タワマン建てすぎで経済が低迷 胡錦涛氏の勢力に移行する可能性 元米総領事

■失脚の可能性が浮上し始めた
足許、海外メディアで、中国の習近平国家主席が健康不安で引退するのではとの報道が出ている。
6月28日には、米国の中国通の一人と目されるグレゴリー・スレイトン氏(元バミューダ米国総領事)が、ニューヨークポストに「習氏の失脚は近いのか」と題した論考を出した。
スレイトン氏は、8月の党中央委員会第4回全体会議(4中全会)で習氏は引退するか、あるいは、名目上の肩書だけを残して、権力を胡錦涛氏らの勢力に移行する可能性が高いと指摘した。
習氏は、7月上旬の“BRICS首脳会議”を、国家主席に就任後初めて欠席した。軍部の人事に関しても、習近平派とみられる人物が主要ポストから離れるケースも確認されている。
習氏失脚説の背景には、中国経済の低迷があるとの指摘は多い。
就業機会を求め内陸部の農村から、北京、上海、深圳などの大都市に出稼ぎに出た人(農民工)や若年層は、厳しい現実に直面することが多い。出稼ぎ目的の多くの人々が、医療や失業保険を受けられず、住宅も買えないという話が聞こえてくる。若者や農民工の多くが、将来に絶望を感じているとの見方もある。
一方、ここへ来て、習政権は経済・社会への統制を一段と引き締めている。
そうした状況では、ヒト、モノ、カネの海外流出は加速し、市民生活の苦しさは高まる可能性がある。しかも、中国では、国の最高意思決定権者を選出する、公平で民主的なルールが見当たらない。
今後、中国国内で権力闘争が激化し、社会、経済、金融市場の不安定感が追加的に増すリスクは高まるとみるべきだろう。
■習近平が生み出した不動産バブル
現在、中国政府の政策は、人々の自由な発想よりも社会、経済の統制をより重視している。
2012年の習政権発足直後、政府は投資を積み増し高い経済成長率を維持しようとした。特に重視したのが、マンションなど不動産投資の積み増しだった。フィンテック分野ではアリババやテンセントが急成長した。
土地が公有(国有)の中国では、人々のマイホームへのあこがれはかなり強い。
習政権発足当初、内陸部ではインフラが未整備の地域も多かった。住宅の需要は膨大だったといえる。それに目をつけた地方政府は、不動産デベロッパーに土地の利用権を売却して歳入を増やしインフラ投資の原資とした。
不動産デベロッパーは需要拡大期待の高い、高層マンションなどの建設を急増させた。住宅市場では、買うから上がる、上がるから買うという強気心理が連鎖し、バブルが膨張した。雇用・所得環境も上向いた。

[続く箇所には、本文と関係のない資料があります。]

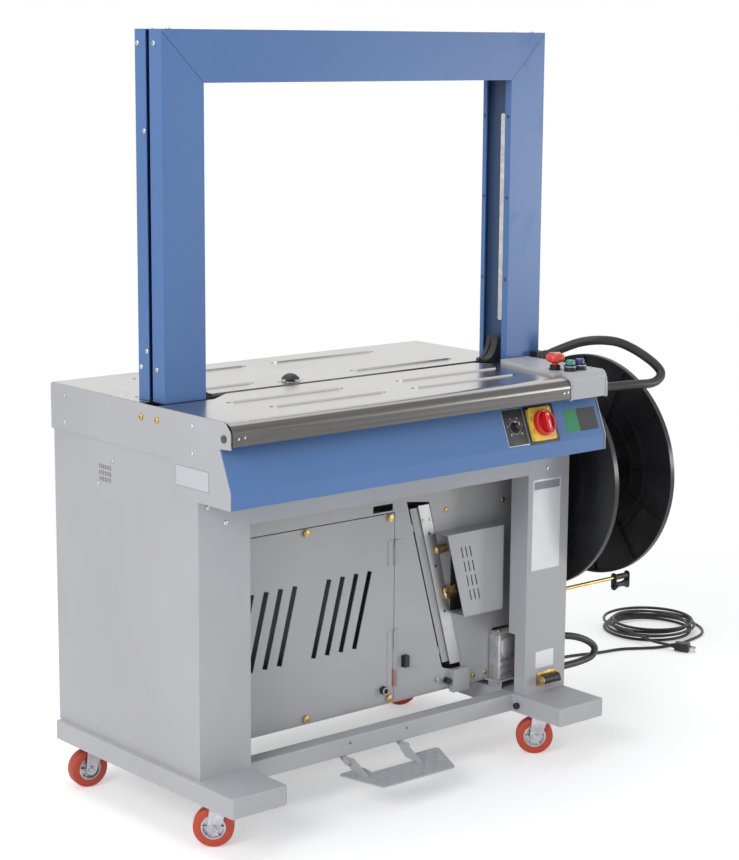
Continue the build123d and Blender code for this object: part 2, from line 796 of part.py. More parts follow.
# Sealing head under the slot between the tables, its cam shaft and its geared motor
head_half = 60.0
cam_z = 750.0
cam_shaft_radius = 10.0
cheek = 10.0
anvil_z = 800.0
head_parts = [
    block(-head_half, head_half, -60, 60, 690, 700),
    block(-head_half, -head_half + cheek, -45, 45, 700, anvil_z),
    block(head_half - cheek, head_half, -45, 45, 700, anvil_z),
    block(-head_half, head_half, -30, 30, anvil_z, anvil_z + 20),
    block(-45, 45, strap_slot_front + 2, strap_slot_rear - 2, anvil_z + 20, table_under - 2),
]
for y in (-60, 40):
    head_parts.append(block(inner_left, inner_right, y, y + 20, 680, 690))
head = joined(head_parts)
head_bore = [(-head_half - 1, 0, cam_z)]
nodes["sealing_head"] = drill(head, head_bore, right_way, cam_shaft_radius + FIT, 2 * head_half + 2)
shaft_start = -head_half - 22
cam_shaft = rod((shaft_start, 0, cam_z), right_way, 180, cam_shaft_radius)
cam_shaft = cam_shaft + rod((shaft_start, 0, cam_z), right_way, 10, 26)
for x, angle in ((-40, 0), (-8, 120), (24, 240)):
    offset = 8.0
    y = offset * math.cos(math.radians(angle))
    z = cam_z + offset * math.sin(math.radians(angle))
    cam_shaft = cam_shaft + rod((x, y, z), right_way, 16, 22)
nodes["cam_shaft"] = cam_shaft
gearbox = block(head_half, head_half + 50, -36, 36, cam_z - 36, cam_z + 36)
gearbox = gearbox + rod((head_half + 50, 0, cam_z), right_way, 130, 38)
gearbox = drill(gearbox, [(head_half - 1, 0, cam_z)], right_way, cam_shaft_radius + FIT, 48)
nodes["drive_motor"] = gearbox

# Arch: two covers with a slot between them, and the track frame inside
arch_bottom = table_top + GAP
track_web_inset = 13.0
track_thickness = 4.0


def arch_ring(outset, inset_width, y0, y1, bottom):
    """A U-shaped ring around the opening: outset from the opening, its width outwards."""
    inner_half = arch_half + outset
    outer_half = inner_half + inset_width
    inner_z = arch_inner_top + outset
    ring = block(-outer_half, outer_half, y0, y1, bottom, inner_z + inset_width)
    return ring - block(-inner_half, inner_half, y0 - 1, y1 + 1, bottom - 1, inner_z)


def arch_ring_to_outer(wall, y0, y1):
    """The outer wall of a cover."""
    ring = block(-arch_outer, arch_outer, y0, y1, arch_bottom, arch_top)
    return ring - block(
        -arch_outer + wall, arch_outer - wall, y0 - 1, y1 + 1, arch_bottom - 1, arch_top - wall
    )


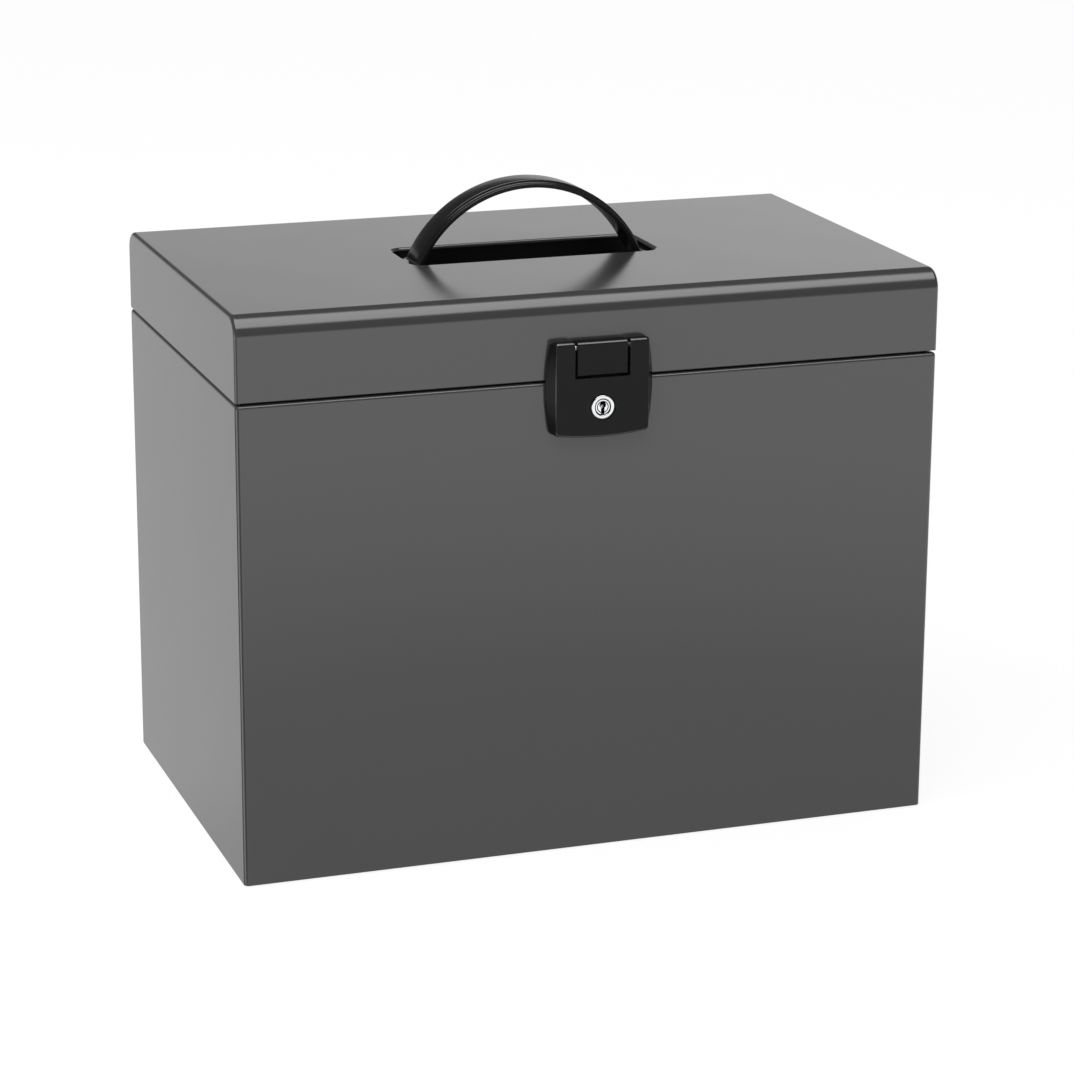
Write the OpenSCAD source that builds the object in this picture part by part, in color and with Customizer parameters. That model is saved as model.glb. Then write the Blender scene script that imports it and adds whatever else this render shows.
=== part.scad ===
// Portable steel box for hanging files, with a hinged lid, a carrying handle and a locking latch.
// The origin is the centre of the underside. X runs along the width, the latch faces -Y and Z is up.

/* [Box] */
// Outer width of the box
box_w = 365; // [320:1:420]
// Outer depth of the box
box_d = 225; // [180:1:300]
// Height from the underside to the top of the lid
box_h = 287; // [262:1:340]
// Thickness of the steel sheet
sheet = 0.8; // [0.6:0.1:1.2]

/* [Body] */
// Outer bend radius of the four upright edges
upright_r = 2.6; // [2:0.1:6]
// Outer bend radius of the shoulder under the lid
shoulder_r = 1.8; // [1.6:0.1:3.6]
// How far the neck stands in from the walls
neck_inset = 4; // [3.6:0.1:6]
// Height of the neck above the shoulder
neck_h = 10; // [6:0.5:16]
// Height of the base pan's turned-up flange
pan_flange_h = 12; // [8:1:20]
// Outer bend radius of the base pan
pan_r = 1.6; // [1.4:0.1:3]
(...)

ただ、資産の価格が永久に上昇し続けることはありえない。
■バブル崩壊のダメージは想定以上
2020年夏場以降、当局の規制によって不動産バブルは崩壊し、その後、住宅価格の下落は鮮明化した。そのあたりから、中国政府は民間企業への締め付けを強めた。
象徴的だったのは、2020年11月にアリババ傘下の金融企業、アント・グループの新規株式公開(IPO)の延期強制だ。
習政権は共同富裕策も打ち出して、民間企業に社会事業への寄付を増やすよう指示した。国防費よりも治安維持などの公安費が上回る年も増えた。人民解放軍や共産党内部では、幹部の更迭や失脚も増えたと聞く。2023年7月には、国家安全保障体制の引き締めに向け“反スパイ法”を改正した。経済統制を優先する政策方針は日増しに鮮明になっている。
バブル崩壊のインパクトは習政権の想定を上回ったのだろう。
バブル崩壊から5年近くが経過したが、住宅価格が下げ止まる兆しは見られない。家計も企業も、今後の資産価格の下落を見越して消費や投資を決める動きが加速し、デフレ圧力は上昇傾向にあると考えられる。
7月3日の人民日報には、経済政策に精通した故李克強前首相の功績をたたえる記事があった。党内でも習政権の経済運営に対する懸念、不満、批判は増えているだろう。